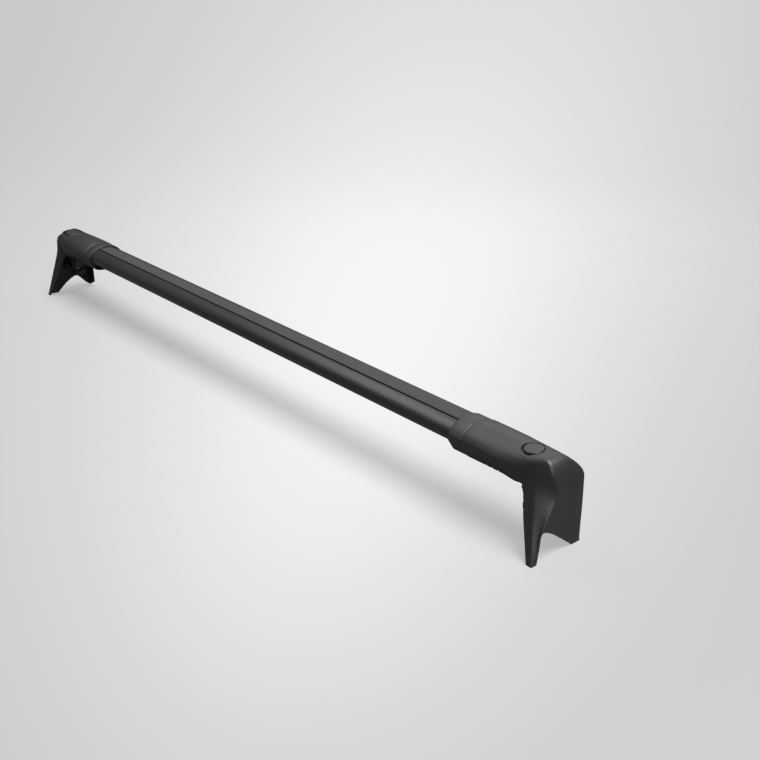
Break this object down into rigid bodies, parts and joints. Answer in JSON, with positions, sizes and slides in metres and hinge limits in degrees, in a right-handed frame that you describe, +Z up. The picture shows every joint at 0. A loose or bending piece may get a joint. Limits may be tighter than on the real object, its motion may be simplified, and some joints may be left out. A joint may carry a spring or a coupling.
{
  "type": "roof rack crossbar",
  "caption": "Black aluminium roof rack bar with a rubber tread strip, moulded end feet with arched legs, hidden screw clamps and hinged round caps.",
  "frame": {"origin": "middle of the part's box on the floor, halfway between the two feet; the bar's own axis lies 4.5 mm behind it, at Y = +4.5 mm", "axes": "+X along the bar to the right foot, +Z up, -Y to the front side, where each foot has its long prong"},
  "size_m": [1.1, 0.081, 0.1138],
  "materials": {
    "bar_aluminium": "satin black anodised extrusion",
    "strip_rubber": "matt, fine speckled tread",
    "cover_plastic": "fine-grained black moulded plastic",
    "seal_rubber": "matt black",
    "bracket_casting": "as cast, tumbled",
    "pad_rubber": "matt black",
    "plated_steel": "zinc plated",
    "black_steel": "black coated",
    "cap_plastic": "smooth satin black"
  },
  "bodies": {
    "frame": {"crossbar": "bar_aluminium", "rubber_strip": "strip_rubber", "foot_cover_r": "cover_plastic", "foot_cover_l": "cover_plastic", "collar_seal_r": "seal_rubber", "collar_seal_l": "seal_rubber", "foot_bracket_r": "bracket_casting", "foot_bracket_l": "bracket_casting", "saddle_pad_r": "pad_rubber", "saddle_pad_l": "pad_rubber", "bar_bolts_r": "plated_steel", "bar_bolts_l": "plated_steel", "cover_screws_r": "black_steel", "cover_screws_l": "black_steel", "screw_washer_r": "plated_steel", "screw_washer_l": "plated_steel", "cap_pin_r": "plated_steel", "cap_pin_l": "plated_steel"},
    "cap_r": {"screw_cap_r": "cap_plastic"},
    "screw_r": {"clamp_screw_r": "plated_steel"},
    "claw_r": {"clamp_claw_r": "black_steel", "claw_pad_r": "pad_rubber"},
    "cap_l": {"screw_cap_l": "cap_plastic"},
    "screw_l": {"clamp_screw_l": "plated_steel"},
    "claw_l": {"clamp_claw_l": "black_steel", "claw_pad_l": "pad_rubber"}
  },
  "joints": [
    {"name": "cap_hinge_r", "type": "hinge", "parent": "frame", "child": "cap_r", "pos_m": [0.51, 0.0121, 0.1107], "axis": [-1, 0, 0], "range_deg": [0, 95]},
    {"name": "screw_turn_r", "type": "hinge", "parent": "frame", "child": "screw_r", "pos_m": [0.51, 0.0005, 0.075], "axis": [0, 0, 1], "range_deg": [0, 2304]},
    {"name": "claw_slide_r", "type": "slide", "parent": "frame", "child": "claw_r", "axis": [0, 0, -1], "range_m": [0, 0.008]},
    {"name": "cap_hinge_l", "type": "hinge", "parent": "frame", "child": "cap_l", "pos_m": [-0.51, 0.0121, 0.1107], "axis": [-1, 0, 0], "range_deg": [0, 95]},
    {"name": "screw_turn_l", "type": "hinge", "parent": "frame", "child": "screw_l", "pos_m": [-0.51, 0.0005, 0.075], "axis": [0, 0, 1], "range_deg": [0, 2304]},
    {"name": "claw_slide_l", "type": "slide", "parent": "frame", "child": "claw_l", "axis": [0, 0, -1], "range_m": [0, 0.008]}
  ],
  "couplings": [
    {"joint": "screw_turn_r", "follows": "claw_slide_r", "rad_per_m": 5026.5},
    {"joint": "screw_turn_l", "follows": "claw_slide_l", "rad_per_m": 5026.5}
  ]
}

* Goal of the exercise *
Each line that holds the string "with" counts once; give the total and nothing else.

* Solved problem *
2